Problem details:
Quote the entries below from the line with "Write the Blender Python" through the line with "FLAT = math.radians(0.2)", both ends included, and only those lines.

-- begin Provided records --

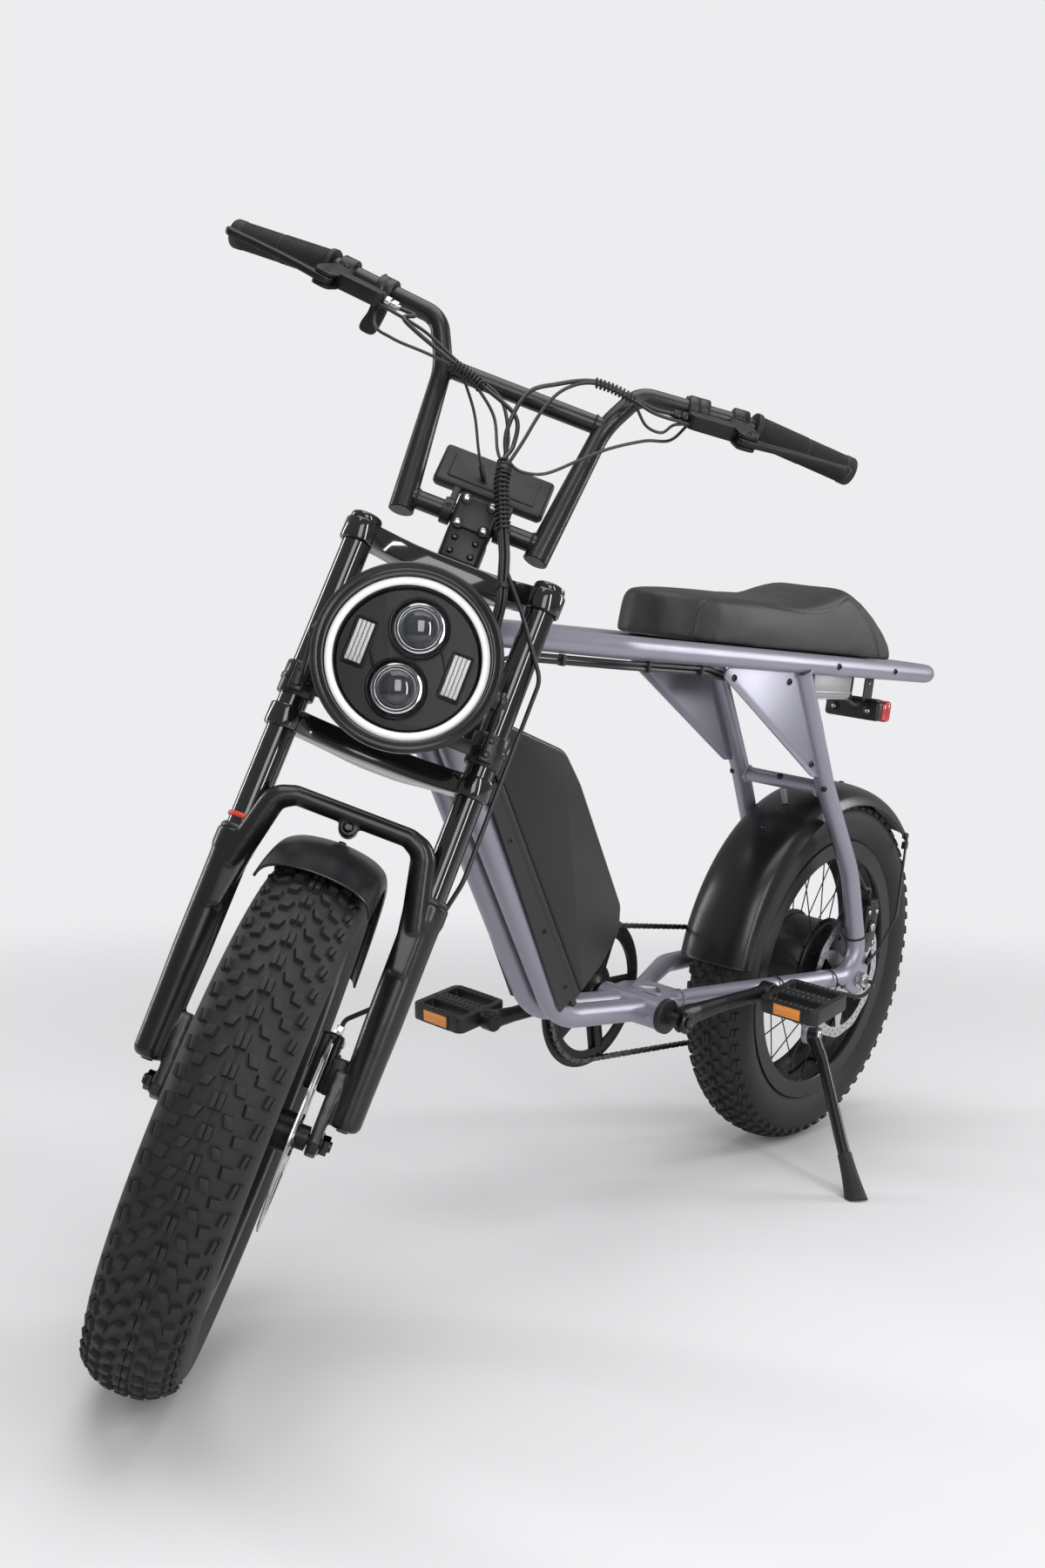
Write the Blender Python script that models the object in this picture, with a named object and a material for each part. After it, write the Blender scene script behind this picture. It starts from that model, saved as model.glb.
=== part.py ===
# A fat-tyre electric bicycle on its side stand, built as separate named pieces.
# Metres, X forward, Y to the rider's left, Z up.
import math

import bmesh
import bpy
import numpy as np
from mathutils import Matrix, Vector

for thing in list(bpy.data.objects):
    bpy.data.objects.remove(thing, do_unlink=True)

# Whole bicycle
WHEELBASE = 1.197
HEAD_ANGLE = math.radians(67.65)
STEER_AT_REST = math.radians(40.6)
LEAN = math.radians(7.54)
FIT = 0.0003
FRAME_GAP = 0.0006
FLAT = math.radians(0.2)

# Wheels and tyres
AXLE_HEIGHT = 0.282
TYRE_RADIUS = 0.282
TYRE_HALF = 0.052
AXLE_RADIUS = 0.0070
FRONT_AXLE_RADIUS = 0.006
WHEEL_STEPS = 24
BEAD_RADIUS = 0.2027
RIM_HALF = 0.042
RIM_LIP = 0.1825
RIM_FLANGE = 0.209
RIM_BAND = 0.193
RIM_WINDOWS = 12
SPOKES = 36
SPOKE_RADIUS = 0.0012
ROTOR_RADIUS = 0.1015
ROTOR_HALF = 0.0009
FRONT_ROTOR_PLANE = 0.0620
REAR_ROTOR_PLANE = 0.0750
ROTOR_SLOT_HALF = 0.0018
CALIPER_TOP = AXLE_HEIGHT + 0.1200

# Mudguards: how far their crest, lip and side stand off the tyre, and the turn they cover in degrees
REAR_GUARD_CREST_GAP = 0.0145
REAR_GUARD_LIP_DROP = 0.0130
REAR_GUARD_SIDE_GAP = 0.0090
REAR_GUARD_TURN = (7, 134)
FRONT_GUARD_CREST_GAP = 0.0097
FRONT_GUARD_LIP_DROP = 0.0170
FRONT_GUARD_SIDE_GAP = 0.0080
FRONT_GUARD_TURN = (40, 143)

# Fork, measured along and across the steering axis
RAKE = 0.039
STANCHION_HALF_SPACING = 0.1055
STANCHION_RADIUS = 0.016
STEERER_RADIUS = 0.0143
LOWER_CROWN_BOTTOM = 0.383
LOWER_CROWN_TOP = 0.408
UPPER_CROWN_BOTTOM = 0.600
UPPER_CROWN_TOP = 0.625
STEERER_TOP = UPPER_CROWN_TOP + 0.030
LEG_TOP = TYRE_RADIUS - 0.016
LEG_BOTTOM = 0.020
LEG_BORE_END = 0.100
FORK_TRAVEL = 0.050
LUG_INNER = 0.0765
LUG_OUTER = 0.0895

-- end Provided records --
-- begin Provided records --

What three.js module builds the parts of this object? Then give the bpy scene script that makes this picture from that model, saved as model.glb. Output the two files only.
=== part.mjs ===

-- end Provided records --

The answer:
Write the Blender Python script that models the object in this picture, with a named object and a material for each part. After it, write the Blender scene script behind this picture. It starts from that model, saved as model.glb.
=== part.py ===
# A fat-tyre electric bicycle on its side stand, built as separate named pieces.
# Metres, X forward, Y to the rider's left, Z up.
import math

import bmesh
import bpy
import numpy as np
from mathutils import Matrix, Vector

for thing in list(bpy.data.objects):
    bpy.data.objects.remove(thing, do_unlink=True)

# Whole bicycle
WHEELBASE = 1.197
HEAD_ANGLE = math.radians(67.65)
STEER_AT_REST = math.radians(40.6)
LEAN = math.radians(7.54)
FIT = 0.0003
FRAME_GAP = 0.0006
FLAT = math.radians(0.2)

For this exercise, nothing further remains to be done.